*Work instructions*. Consider the listing below. Extract exactly the lines from the line containing "Continue the three.js" to the line containing "bpy.context.scene.collection.objects.link(light)", both included.

*Data lines*.
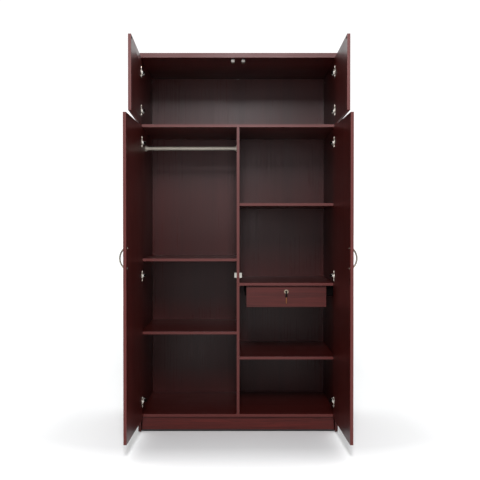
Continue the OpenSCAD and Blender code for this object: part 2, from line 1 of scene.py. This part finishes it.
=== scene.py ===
import math
import bmesh
import bpy
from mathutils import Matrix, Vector


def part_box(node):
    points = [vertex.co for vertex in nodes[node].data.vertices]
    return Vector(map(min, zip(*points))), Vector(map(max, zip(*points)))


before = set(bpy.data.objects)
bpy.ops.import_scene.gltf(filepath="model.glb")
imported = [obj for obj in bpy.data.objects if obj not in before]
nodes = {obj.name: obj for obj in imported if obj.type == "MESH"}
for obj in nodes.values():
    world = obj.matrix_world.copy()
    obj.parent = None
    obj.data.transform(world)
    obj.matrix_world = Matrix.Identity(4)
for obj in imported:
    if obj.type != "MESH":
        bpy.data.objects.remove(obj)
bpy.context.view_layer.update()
scene = bpy.context.scene

# ---------------------------------------------------------------- camera
# A pinhole camera fitted to the photograph, in metres, degrees and millimetres of lens
CAMERA_LENS = 58.72
CAMERA_SHIFT_X = 0.004
CAMERA_DISTANCE = 4.264  # before the side panels' front edges
CAMERA_HEIGHT = 1.1062
CAMERA_DOWN = 0.756
CAMERA_SIGHT = 500

camera = bpy.data.objects.new("camera", bpy.data.cameras.new("camera"))
scene.collection.objects.link(camera)
camera.data.sensor_width = 36
camera.data.lens = CAMERA_LENS
camera.data.shift_x = CAMERA_SHIFT_X
camera.location = (0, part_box("side_left")[0].y - CAMERA_DISTANCE, CAMERA_HEIGHT)
camera.rotation_euler = (math.radians(90 - CAMERA_DOWN), 0, 0)
camera.data.clip_end = CAMERA_SIGHT
scene.camera = camera
scene.view_settings.view_transform = "Standard"


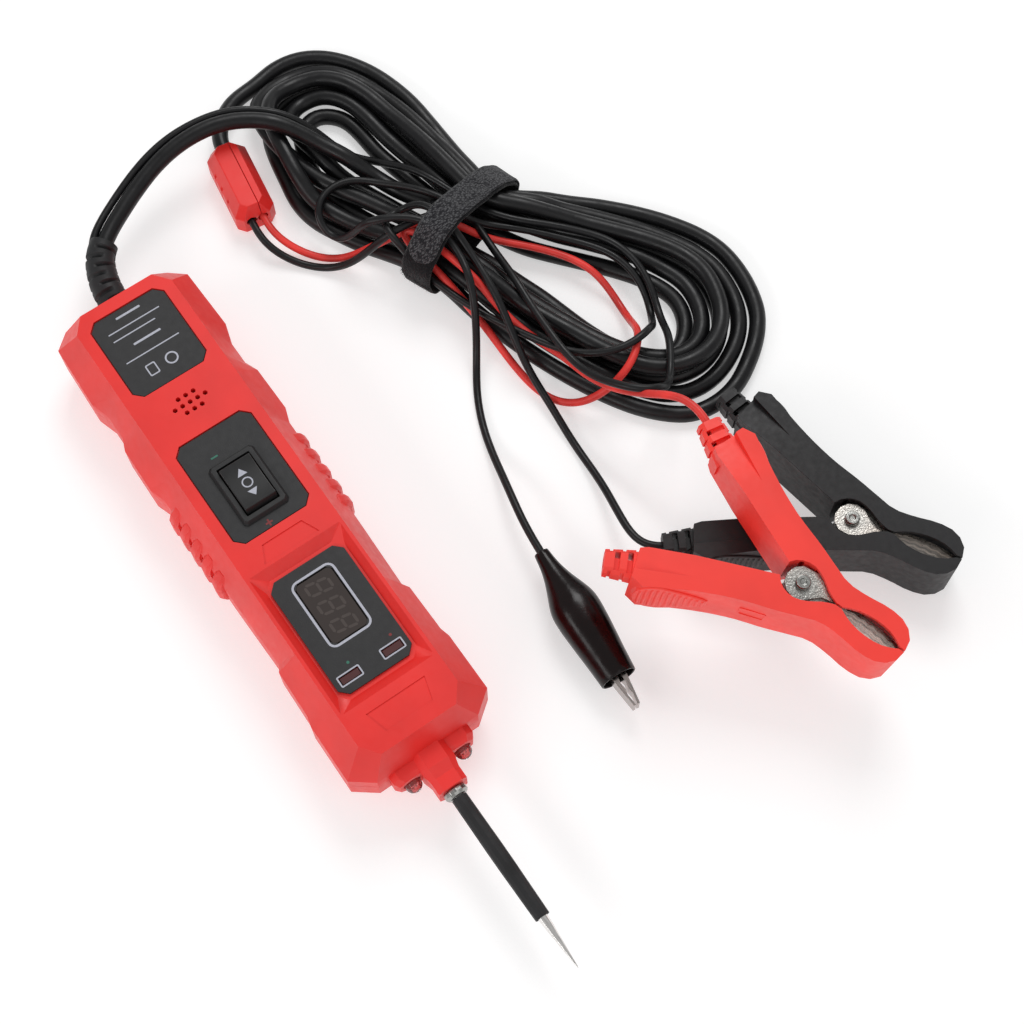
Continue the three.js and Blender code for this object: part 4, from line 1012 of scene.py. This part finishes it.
def add_light(name, place, aim, size, power):
    """A soft rectangular lamp at `place` that faces `aim`."""
    data = bpy.data.lights.new(name, "AREA")
    data.shape = "RECTANGLE"
    data.size, data.size_y = size
    data.energy = power
    light = bpy.data.objects.new(name, data)
    light.location = place
    light.rotation_euler = (Vector(aim) - Vector(place)).to_track_quat("-Z", "Y").to_euler()
    bpy.context.scene.collection.objects.link(light)


def make_lights():
    world = bpy.data.worlds.new("studio")
    world.use_nodes = True
    background = world.node_tree.nodes["Background"]
    background.inputs["Color"].default_value = (1, 1, 1, 1)
    background.inputs["Strength"].default_value = 0.46
    bpy.context.scene.world = world
    aim = (0.03, 0.06, 0)
    add_light("key", (-0.5, 0.55, 0.9), aim, (0.5, 0.5), 5)
    add_light("fill", (0.8, 0.1, 0.7), aim, (0.8, 0.8), 1.2)
    add_light("strip", (0.1, -0.8, 0.6), aim, (1.0, 0.25), 3.2)
    bpy.context.scene.view_settings.view_transform = "Standard"


def make_camera():
    """Looks down on the part from beside the probe."""
    azimuth = math.radians(CAMERA["azimuth"])
    elevation = math.radians(CAMERA["elevation"])
    roll = math.radians(CAMERA["roll"])
    back = Vector((math.sin(azimuth) * math.cos(elevation), -math.cos(azimuth) * math.cos(elevation),
                   math.sin(elevation)))
    right = Vector((math.cos(azimuth), math.sin(azimuth), 0))
    up = back.cross(right)
    right, up = (right * math.cos(roll) + up * math.sin(roll), up * math.cos(roll) - right * math.sin(roll))
    data = bpy.data.cameras.new("camera")
    data.lens = CAMERA["lens"]
    data.sensor_width = 36
    data.clip_start = 0.01
    camera = bpy.data.objects.new("camera", data)
    rotation = Matrix((right, up, back)).transposed().to_4x4()
    camera.matrix_world = Matrix.Translation(CAMERA["target"] + back * CAMERA["distance"]) @ rotation
    bpy.context.scene.collection.objects.link(camera)
    bpy.context.scene.camera = camera


dress_housing()
dress_probe()
dress_clip()
make_clamps()
make_strain_relief()
make_cables()
make_strap()
make_window()
make_digits()
make_face_prints()
make_polarity_marks()
make_label_rules()
make_rocker_marks()
make_floor()
make_lights()
make_camera()
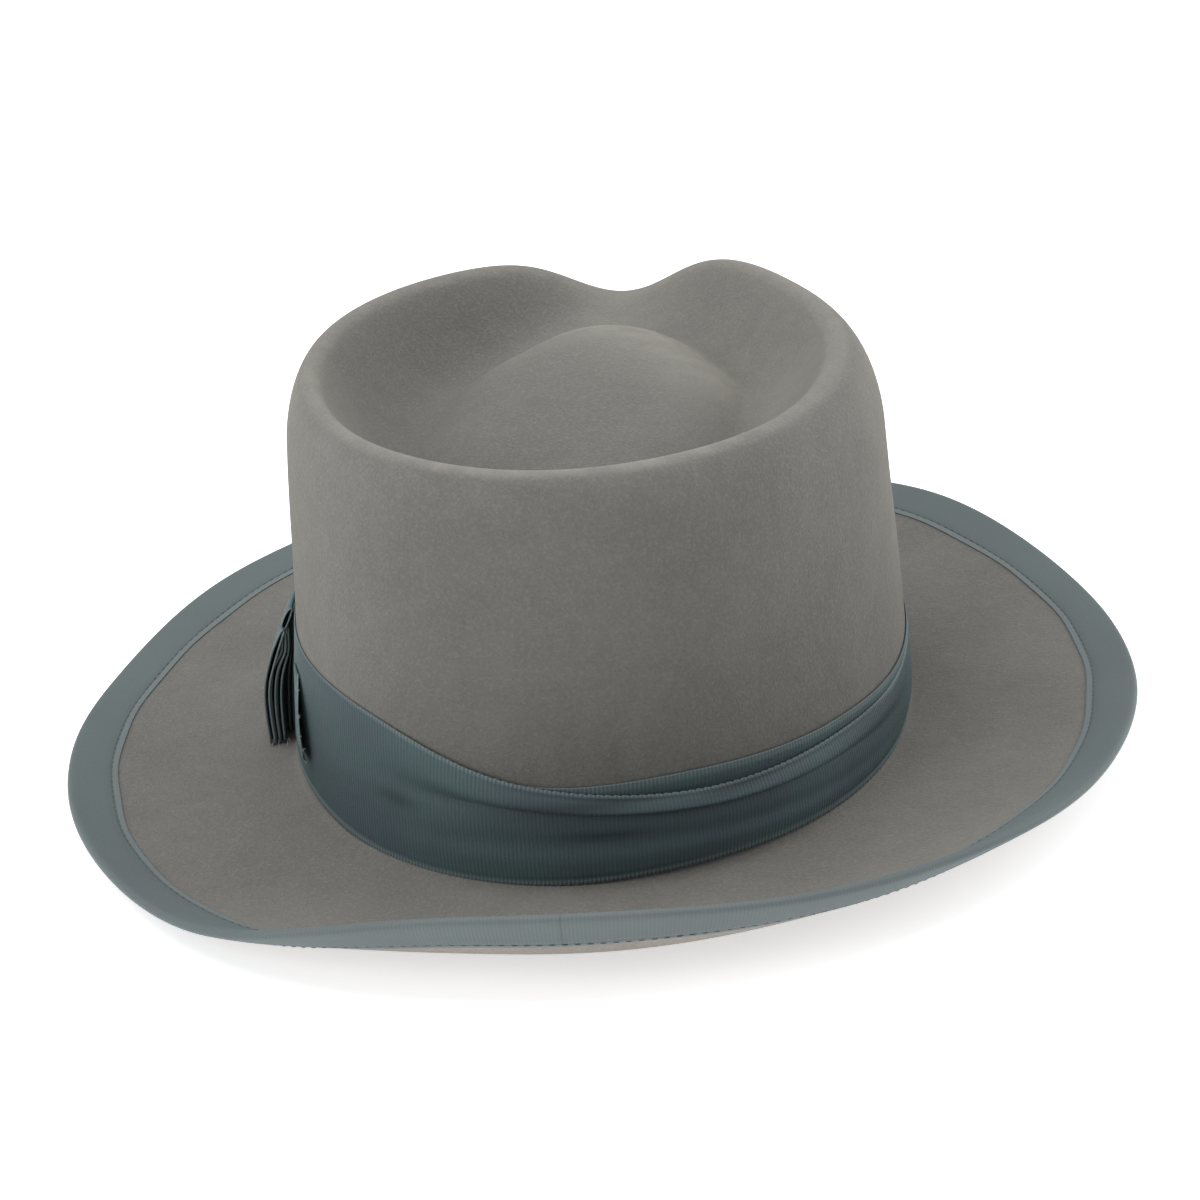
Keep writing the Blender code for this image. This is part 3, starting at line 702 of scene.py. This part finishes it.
def make_felt_body():
    """The crown and brim in one piece, with a pale ridge line of rubbed felt and painted highlight."""
    turn = np.arange(FELT_TURNS) * TAU / FELT_TURNS
    along = np.linspace(BRIM_WIDTH, 0, BRIM_ROWS)[None]
    flat = brim(turn[:, None], along)
    angle = np.radians(BREAK_ANGLES)[None]
    corner = wall(turn[:, None], BREAK_RADIUS * (1 - np.sin(angle)), BREAK_RADIUS * (1 - np.cos(angle)))
    upper = crown(turn)
    points = np.concatenate([flat, corner, upper], axis=1)
    below_ridge = ridge_height(turn)[:, None] - upper[..., 2]
    row = np.arange(upper.shape[1])[None]
    # A pale line along the ridge, strongest at the rear: partly wear, partly painted highlight.
    wear_and_highlight = RIDGE_WEAR_AND_HIGHLIGHT * hump(below_ridge - RIDGE_LINE_DROP, RIDGE_LINE_HALF_WIDTH)
    wear_and_highlight = wear_and_highlight * rise(row, RIDGE_ROW - 5, RIDGE_ROW - 1) * (1 - rise(row, RIDGE_ROW + 3, RIDGE_ROW + 7))
    rear = hump(turn_gap(turn, RIDGE_LINE_TURN), RIDGE_LINE_HALF_ANGLE)
    wear_and_highlight = wear_and_highlight * (0.5 + 0.5 * rear)[:, None]
    # Painted light, growing towards the front right of the inner slope and of the island.
    forward = PAINTED_LIGHT_TOWARDS[1] * upper[..., 1] + PAINTED_LIGHT_TOWARDS[0] * upper[..., 0]
    slope = rise(row, RIDGE_ROW + 1, RIDGE_ROW + 5)
    island = rise(row, TROUGH_ROW - 2, TROUGH_ROW + 3)
    painted_light = SLOPE_PAINTED_LIGHT * rise(forward, 10 * MM, 55 * MM) * slope
    painted_light = painted_light + ISLAND_PAINTED_LIGHT * rise(forward, 2 * MM, 40 * MM) * island
    wear_and_highlight = np.maximum(wear_and_highlight, painted_light)
    plain = np.zeros((FELT_TURNS, BRIM_ROWS + len(BREAK_ANGLES)))
    marks = {"wear_and_highlight": np.concatenate([plain, wear_and_highlight], axis=1)}
    body = shell("felt_hat", points, [FELT, FELT_LIT_UNDERSIDE], FELT_THICKNESS, marks, hub=crown_centre())
    # Inner faces, under the brim and inside the crown, take the pale copy: painted bounce light.
    body.modifiers["thickness"].material_offset = 1
    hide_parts("felt_body")


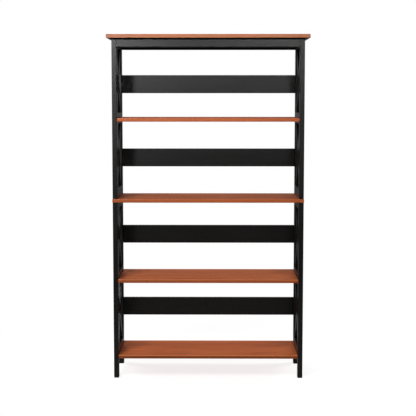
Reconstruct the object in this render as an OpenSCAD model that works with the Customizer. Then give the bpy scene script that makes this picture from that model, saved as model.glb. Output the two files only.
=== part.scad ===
// Upright open bookcase: four shelves and a top board carried by two side
// frames. Each side is an upper and a lower frame with the middle shelf
// clamped between them, and every bay of a side frame holds a crossed brace.
// X is the width, Y runs from front to back and Z is up, in millimetres. The
// origin is on the floor, under the middle of the overall size.

/* [Overall size] */
// Width over the top board
overall_w = 876; // [820:1:930]
// Depth over the top board
overall_d = 300; // [290:1:320]
// Height from the floor to the top surface
overall_h = 1505; // [1490:1:1540]

/* [Top board] */
// Thickness of the top board
top_t = 22; // [20:0.5:25]
// Height of its upright edge, above the bevel
top_edge_t = 15.5; // [12:0.5:17]
// Overhang past the side frames
top_side_over = 22; // [18:1:26]
// Overhang past the front legs
top_front_over = 15; // [10:1:18]
// Overhang past the rear legs
top_rear_over = 5; // [3:1:10]
// Radius of the upper arris
top_arris_r = 3; // [1:0.5:5]

/* [Shelves] */
// Thickness of each shelf
shelf_t = 16; // [15:0.5:18]
// Height of the bottom shelf's surface
bottom_shelf_z = 102; // [95:1:112]
// Height of the fourth shelf's surface
fourth_shelf_z = 440; // [430:1:450]
// Height of the middle shelf's surface
middle_shelf_z = 794; // [786:1:802]
// Height of the second shelf's surface
second_shelf_z = 1146; // [1136:1:1156]
// How far the middle shelf stands proud of the side frames
middle_over = 1.5; // [0.5:0.5:3]
// Radius of the shelves' long edges
shelf_arris_r = 2.5; // [1:0.5:4]

/* [Side frames] */
// Width of a leg, seen from the front
leg_w = 21; // [20:0.5:24]
// Depth of a leg, seen from the side
leg_d = 34; // [30:1:38]
// Radius of the legs' and rails' long edges
ease_r = 1.5; // [0.5:0.5:2.5]
// Thickness of the side rails
rail_t = 17; // [15:0.5:18]
// Height of the rails that carry a shelf
rail_h = 46; // [44:1:50]
// How far the rail at the second shelf rises above its surface
second_rail_rise = 21; // [18:1:28]
// The same rise at the fourth shelf
fourth_rail_rise = 18; // [16:1:28]
// The same rise at the bottom shelf
bottom_rail_rise = 26; // [18:1:28]
// Height of the rail that stands on the middle shelf
sill_rail_h = 41; // [36:1:46]
// Height of the rail under the middle shelf
head_rail_h = 32; // [30:1:40]
// Width of a brace
brace_w = 30; // [20:1:40]
// Thickness of a brace
brace_t = 13; // [10:1:14]
// Chamfer round the foot of each leg
foot_ease = 1; // [0.5:0.5:2]

/* [Aprons and back slats] */
// Height of the aprons
apron_h = 33; // [31:1:40]
// Thickness of the aprons
apron_t = 18; // [15:1:20]
// Height of a back slat
slat_h = 82; // [70:1:95]
// Thickness of a back slat
slat_t = 16; // [14:1:18]
// Gap between a shelf and the slat above it
slat_gap = 125; // [110:1:135]
// The same gap in the top bay
top_slat_gap = 108; // [95:1:120]

/* [Fasteners] */
// Shank diameter of the connector screws
screw_d = 6.4; // [5:0.1:7]
// Length of the connector screws
screw_l = 50; // [40:5:60]
// Head diameter of the connector screws
screw_head_d = 10; // [9:0.5:11]
// Diameter of the wooden dowels
dowel_d = 8; // [6:1:8]
// Length of the wooden dowels
dowel_l = 30; // [25:1:35]

/* [Hidden] */

$fn = 48;

BLACK = "#1b1a1c";
CHERRY = "#b0663f";
STEEL = "#8d9095";
BEECH = "#cfa877";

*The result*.
Continue the three.js and Blender code for this object: part 4, from line 1012 of scene.py. This part finishes it.
def add_light(name, place, aim, size, power):
    """A soft rectangular lamp at `place` that faces `aim`."""
    data = bpy.data.lights.new(name, "AREA")
    data.shape = "RECTANGLE"
    data.size, data.size_y = size
    data.energy = power
    light = bpy.data.objects.new(name, data)
    light.location = place
    light.rotation_euler = (Vector(aim) - Vector(place)).to_track_quat("-Z", "Y").to_euler()
    bpy.context.scene.collection.objects.link(light)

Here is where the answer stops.